3. As for that objectionable doctrine about the church’s magisterium, described mostly in Chapter II (“The Transmission of Divine Revelation”), our objections should at least be cautious. For example, this statement, “The task of authentically interpreting the word of God…has been entrusted exclusively to the living teaching office of the Church…” should at least be read in light of its sequel: “This teaching office is not above the word of God, but serves it, teaching only what has been handed on, listening to devoutly…explaining it faithfully…with the help of the Holy Spirit.” (II,10) Moreover, a statement like this in behalf of “sacred tradition,” “it is not from sacred Scripture alone that the Church draws her certainty about everything which has been revealed,” might almost be a description of our own practices, not as they ought to be but as in fact they often are.

4. Even when we are as we ought to be, that is, confessional, we find ourselves suddenly athwart a dilemma which resembles, though it dare not duplicate, Rome’s: namely, the dilemma of scripture and/or confessions. We would duplicate Rome’s dilemma (as not only Rome but most of Protestant biblicism does) if we assumed simply that the choice is between scripture-without- tradition and scripture-plus-tradition. If for Lutherans, at least, sola scriptura implies a third alternative, (call it the “traditioning scripture”) then this in turn warrants our looking at those theologians at Vatican II who argued for a “one source” theory. De Revelatione does not, at least, exclude that possibility. (See MacKenzie’s optimistic footnotes 15 and 21, Abbott, pp. 115,117.)

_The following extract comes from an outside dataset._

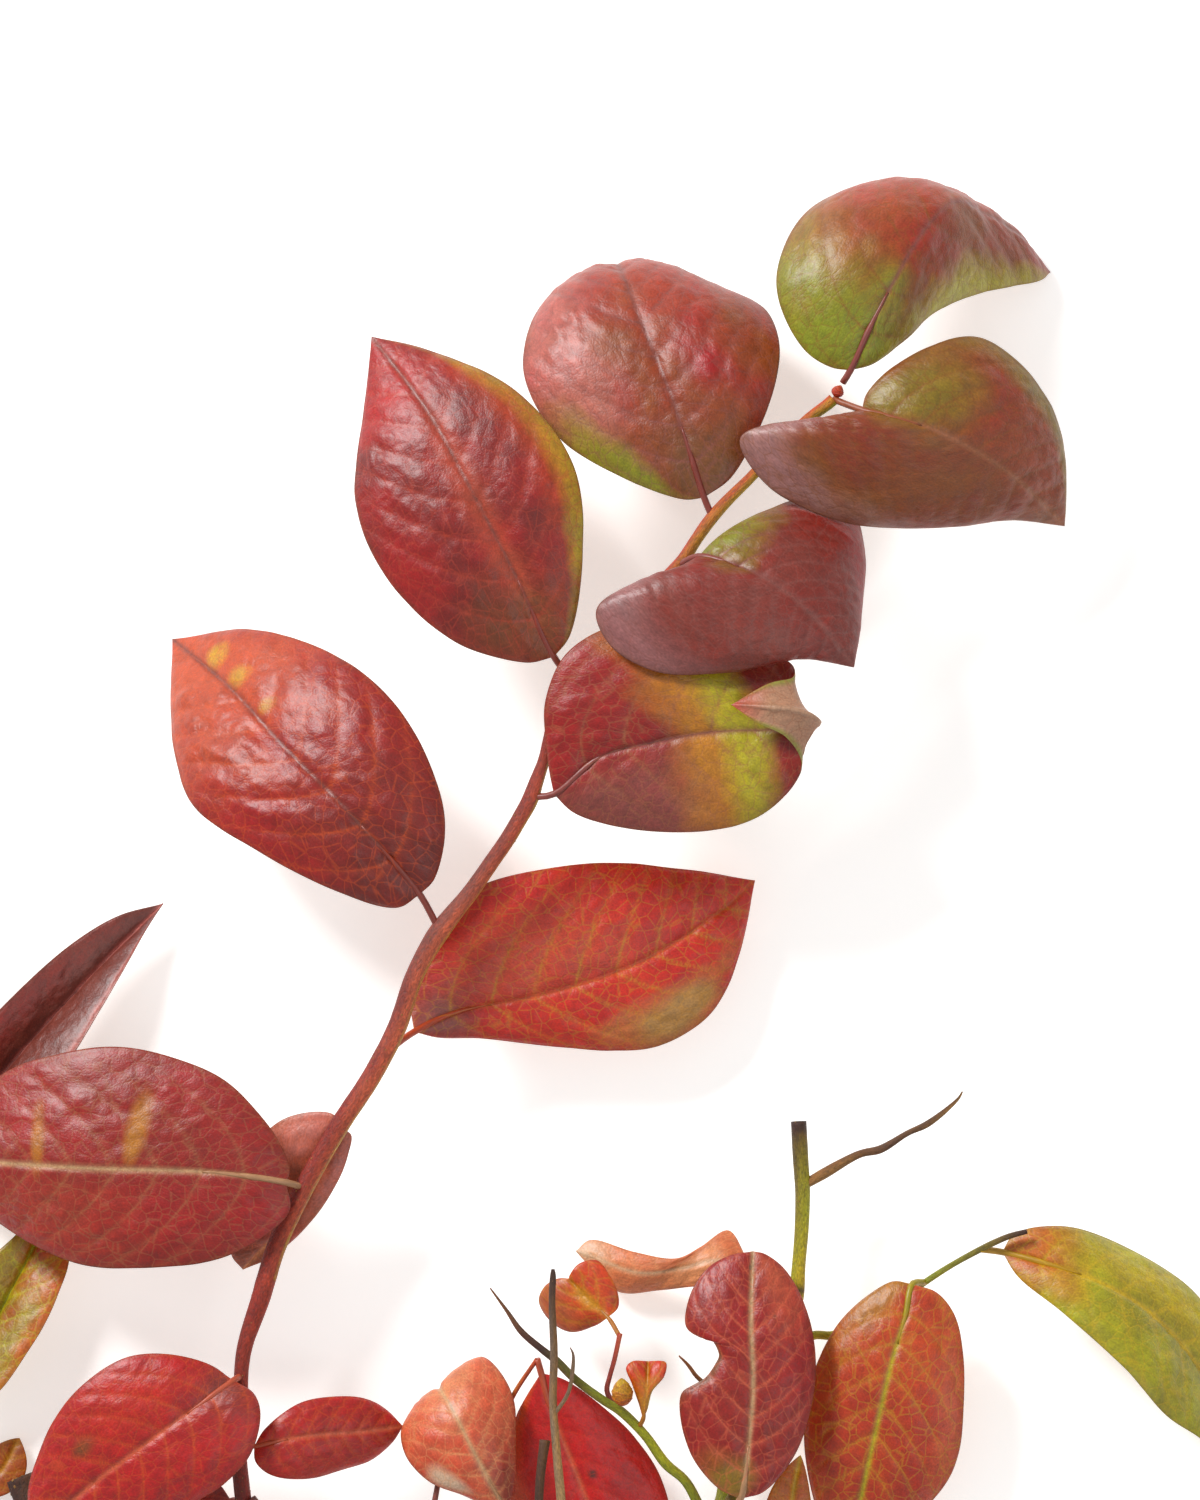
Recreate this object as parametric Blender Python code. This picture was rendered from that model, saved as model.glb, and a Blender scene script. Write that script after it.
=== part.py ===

5. De Revelatione reflects a heroic effort, as do more and more statements in our own midst, to correct an overly intellectualistic notion of revelation by means of two biblical categories which have again come into their own: the historical and the personal. Not only in the chapters on the Old and New Testaments but especially in the first chapter (“Revelation Itself”) is the entire orientation heilsgeschichtlich and the goal of all God’s revealing is to reveal God himself. This, if any one thing is, is the theme of De Revelatione, and it is clear from all this that Pius XII’s Divino Afflante Spiritu and, behind that, Cardinal Bea’s Pontifical Biblical Commission and, behind that, modern Protestant biblical studies have exerted a lasting influence on the dogma of the Roman Church.

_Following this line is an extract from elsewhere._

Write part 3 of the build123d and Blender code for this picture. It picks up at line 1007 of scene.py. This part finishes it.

6. There is one influence, however, which Vatican II does not reflect, at least not the way Trent did—for example, in its sixth session (de Iustificatione). And that is the influence of Augsburg, with its Augustana and its Apology. What I mean is that there is not at Vatican II, as there was at Trent, any ambitious attempt to come to terms with questions of what traditionally were called soteriology. Still, on second thought, maybe that is the role which Vatican II assigns to De Revelatione. That is, in Rome too, revelation might well have become the surrogate for salvation. Or, in other words, the question of salvation has been reduced to the question of authority. The reason men must believe the revelation, their “authority” for believing it, is that it is God who does the revealing — and, as that point is now intensified by the new personalism, it is God himself who gets revealed. That all sounds plausible enough, except…. Except what? Except that that reason, that authority — namely, the divine authorship — might then become our reason for believing everything which God reveals, his judgment as well as his promise. They both become credible for the same reason: because God said so. And consequently, “faith” then means accepting the judgment as well as the promise and, before long, is simply defined as “obedience.” And the assumption grows that anything which God reveals is for that reason saving, whether his wrath or his mercy. Or, more likely, God no longer is thought to have anything like real wrath. And all that God’s mercy any longer saves men from is—themselves. Then see what has happened to the distinctiveness, the bold newness, of the gospel. But that, in fact, is the at least implicit soteriology of De Revelatione, in essentials similar to Trent. And that disaster, at least in my glummer moments, I could predict also for that other “sacred Synod” which I love the most. But I’d rather not.

7. On the other hand, if this soteriology of De Revelatione is so far only implicit, that may be ground for gratitude. It may well be that the churches in this moment of their history are in too weakened a condition to promulgate any soteriologies explicitly—any, that is, except the wrong ones. May we have the good sense to be equally self-restrained, also in what new things we say de Revelatione, at least until we regain our Strength.